Yoga and the Cause of Despondency
There are several reasons for calling Arjuna’s despondency yoga in the first chapter of Bhagavad Gita, which is appropriately entitled Visada Yoga, or the ‘Yoga of Dejection’. Krishna says that four types of people surrender to him: the distressed, those who desire wealth, the inquisitive, and those who know the Absolute Truth. Of the four types of pious people who approach the Lord, the largest group belongs to the category of the distressed. So, in this sense, the distress which serves to bring one closer to the Lord is also considered yoga. Here, Arjuna symbolises the distressed and the desperate man. The word yoga is defined as, “a means”. Arjuna’s despair acted as a means that led him to the ultimate solution of the problems of his life and, therefore, it is rightly termed as ‘yoga’. Yoga also means “union with the Supreme Soul”. Because he approached Krishna when he was in despair, Arjuna received the Lord’s mercy and attained union with him.

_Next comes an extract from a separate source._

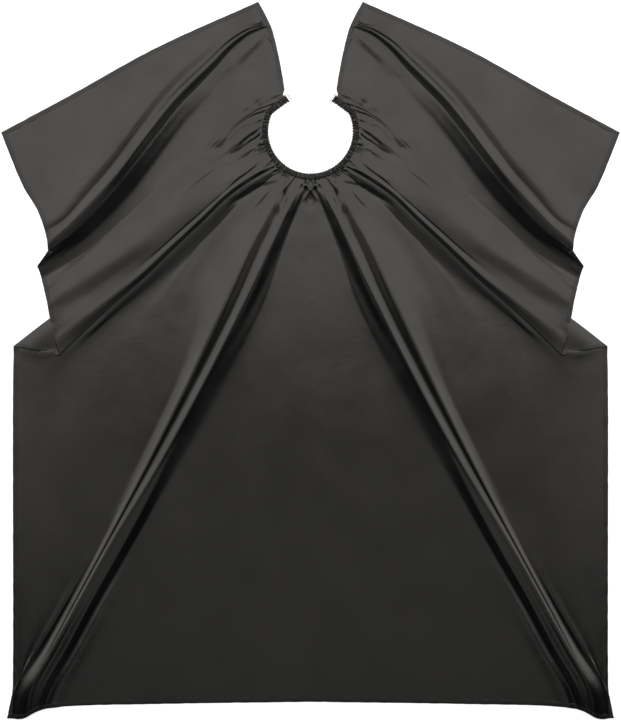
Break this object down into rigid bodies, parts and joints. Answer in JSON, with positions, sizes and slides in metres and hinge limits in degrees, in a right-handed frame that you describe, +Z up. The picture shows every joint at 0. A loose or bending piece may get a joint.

This is in contrast with lesser persons taking to drugs or other diversions when overpowered by dejection. They only become weaker, more delusional and degraded, and in this way, waste their life. According to Bhagavad Gita, the cure for the debilitating plague of dejection, which is a mental affliction, lies in the ability to free oneself from material attachments by adopting the spiritual path. In the Gita, Krishna acts like a psychiatrist and guides Arjuna towards a resolution to his dilemma by teaching him how to detach himself from maya (bodily love and affection). Those who take to the spiritual path alone can expect to live a life without fear from dejection. They, however, face many trials and afflictions as they attempt to detach themselves from material life. If one remains within the grip of material attachment, one cannot function on the spiritual path. One falters like Arjuna—he began to shiver at the thought of losing everything material, and his mind became confused and conflicted.
He wanted peace but needed to fight and shed blood to attain it. He got torn between these two affinities, and the attachments that he held so dear presented obstacles to his progress. The same is the case with King Dhritarashtra, whose attachment for his sons had blinded him from seeing their mistakes and their ineligibility to ascend the throne.
Bodily attachment always results in duality. Whenever there is love based on physicality there must be hatred, because liking automatically implies dislike for anything that is in discord with the object of love. Therefore, in the material world, love also implies hatred, and attachment indicates repulsion, as these two are always found together. For this reason, Krishna advised Arjuna to abandon material attachment. Although Arjuna argued that it was not proper for him to fight his elders, he was not actually worried about killing Bhisma or Dronacharya. Arjuna’s real problem was that he was faced with the prospect of killing his attachments. Even Arjuna took a long time to understand this point. For a while, Arjuna did not understand why Krishna insisted on fighting for his rights. It may appear that Arjuna was a non-violent man and that Krishna was trying to incite him to inflict violence upon his teachers. This, however, is a superficial understanding held by those who are also bound by their material attachments.
Arjuna’s material attachment was the real cause of his dejection, and one who has such attachments can not be non-violent. He will be violent towards only those who come in the way of his attachments. Therefore, non-violence in a materially-attached person will always lead to self-motivated violence somewhere in the future. That is why Lord Krishna rejected Arjuna’s seeming non-violence. Without understanding this fact, Arjuna’s arguments appear quite sensible, and Lord Krishna’s reply seems irrelevant. The same duality can be seen in the case of King Dhritarashtra as well. He was obsessed with the word, mamaka (“mine”), that signified his mentality. He had divided his sons and the Pandavas into two opposing groups although they all belonged to one family and grew up together. Because of strong attachment to his sons, he referred to his sons as “mine”. Therefore, the attitude of “mine and yours”, or “friends and enemies”, creates hatred and envy which, in turn, gives rise to duality.
In order to remove the material attachment that impedes the living being’s spiritual understanding, Bhagavad Gita says that matter and spirit are different. From the very beginning, Krishna told Arjuna that he was not the body, but Arjuna failed to see the relevance of that knowledge to his predicament. He thought, “Why is Krishna stressing that I am not this body? I am pointing out the impropriety of killing my kinsmen, and he responds by saying, “The soul never dies…?” Arjuna did not understand the connection between his question and Krishna’s response. Therefore, Krishna had to speak on a level that Arjuna could grasp. Only after the fifty-third verse of the second chapter, did Arjuna realise, what Krishna was actually saying. So Dhritarashtra and Arjuna were blinded by the same condition—material attachment. In our spiritual life too, we are confined by the same infirmity and we have to give it up, otherwise we will not make progress. The basic principle that must be followed in one’s pursuit of happiness is that spirit is beyond the body, and the spirit is what we really are, regardless of whether one follows bhakti marga, jnana marga or yoga marga.
People coveting and endeavouring for peace and happiness, but attempting to grasp them materially are merely chasing a mirage, which recedes ever further as we strive to approach them. Therefore, bhakti or devotion is the surest and easiest process by which one may realise the Supreme Soul and escape the vitiating cycle of dejection. This can be followed by anyone who understands that the self is distinct from the body, and who reposes faith in the Almighty to attain lasting peace and happiness.